At its best literature is a superior kind of human endeavour to science, being concerned not with the apparent, i.e. the external world and the way it works or may be changed, but with the essential, i.e. the internal world of the psyche in connection with spiritual experience.  Literature can and does evolve from a lower, instinctually emotional level to a higher, spiritually intellectual level, just as science evolves from a lower materialist to a higher quasi-spiritual level, with the development from Newtonian objectivity to Einsteinian subjectivity, as relative to the evolution of the psyche from the internal objectivity of the subconscious to the internal subjectivity of the superconscious.  Yet science, for all its transmutations, cannot deal in direct spiritual experience, for which the discipline of literature is required, in fidelity to man's highest and most sublime aspirations - aspirations which transcend the pragmatic prerogative of proof through verifiable experimentation, and therefore cannot be subjected to scientific endorsement.  Science may dismiss these aspirations from its own, narrowly empirical point-of-view, but they cannot be dismissed on their own terms, which, being internal, transcend the boundaries of scientific inquiry.  Neither can they be proved in terms of the quasi-electron science of post-Einsteinian subjectivity, despite the various attempts which this 'spiritual' science may make to prove them.  For, once again, experience transcends investigation, making the findings of this pseudo-science conform to hidden impulses which derive, in all probability, from the superconscious.

     If modern science is an ally of the spiritual life rather than a sceptical enemy, it is nonetheless constrained by the fundamentally external, superficial nature of science from a truly spiritual identification with matters experiential, as opposed to experimental.  Only literature is capable of speaking on behalf of the spirit from a direct point-of-view, and the greater the literature ... the more direct will be its speech.  To paraphrase, one may say that whereas science deals with phenomena, literature deals with noumena - a distinction, in short, between the apparent and the essential.  When science strives to deal with tiny phenomena, as it must do at its highest level, it interprets what is being investigated as though they were noumena.  For it, too, is subject to superconscious influence and must accordingly accommodate its findings or provisional hypotheses to the internal subjectivity of contemporary reality.  No scientist is an impartial instrument looking at the world from a completely neutral point-of-view.  His psyche is conditioned by the age in which he lives and by the influences, intellectual or otherwise, with which he is brought into regular contact.  The man who appertains to a transcendental civilization must necessarily interpret matter according to transcendent criteria.

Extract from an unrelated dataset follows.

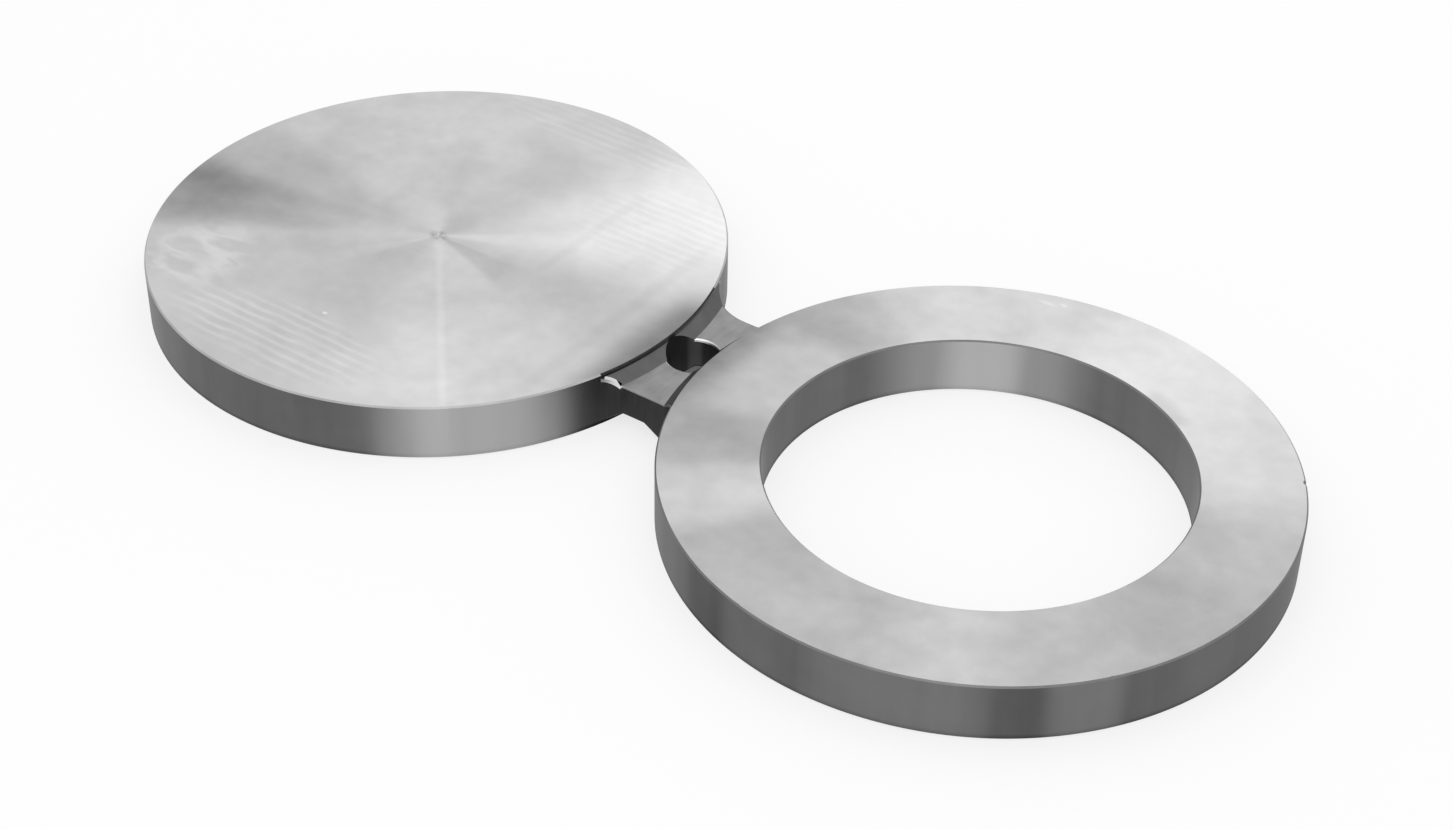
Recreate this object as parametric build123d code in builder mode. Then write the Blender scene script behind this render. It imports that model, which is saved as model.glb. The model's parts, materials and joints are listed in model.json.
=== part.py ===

     As yet, however, no transcendental civilization has officially arisen in the world; for it can only do so once society becomes wholly post-atomic in constitution, which, needless to say, won't be before the existing bourgeois and bourgeois/proletarian civilizations have been superseded by proletarian civilization at some future point in time.  The contemporary transitional level of civilization, which for the most part prevails in America and Germany, may have extended traditional dualistic alignments in the arts and sciences towards the coming post-dualistic ones, but it hasn't entirely broken with the past, nor can we reasonably expect it to do so!  The particle/wavicle theory of matter, as relative to transitional science, may prevail over the traditional particle theory of bourgeois science, but we cannot expect it to be transmuted into an exclusively wavicle theory before the onset of post-atomic civilization.  So long as transitional civilization prevails, a particle/wavicle theory of matter will be the academic norm, against which the scientifically precocious would be powerless to rebel.  Only an ignoramus could expect bourgeois/proletarian science to accommodate itself to wholly proletarian criteria.

     And something similar could be said with regard to literature, which will continue to toe-the-line of transition between bourgeois determinism and proletarian freedom so long as bourgeois/proletarian civilization remains relatively intact.  Even if, here and there, some form of proletarian literature were to be created, it could not be popularly endorsed, but would exist beyond the pale of transitional civilization, awaiting its proper appreciation in the post-atomic civilization still to arise.  My guess, however, is that no such literature would be created anyway - the nearest thing to it being some radical manifestation of petty-bourgeois decadence, such as exists, in comparatively short supply at present, in the contemporary West.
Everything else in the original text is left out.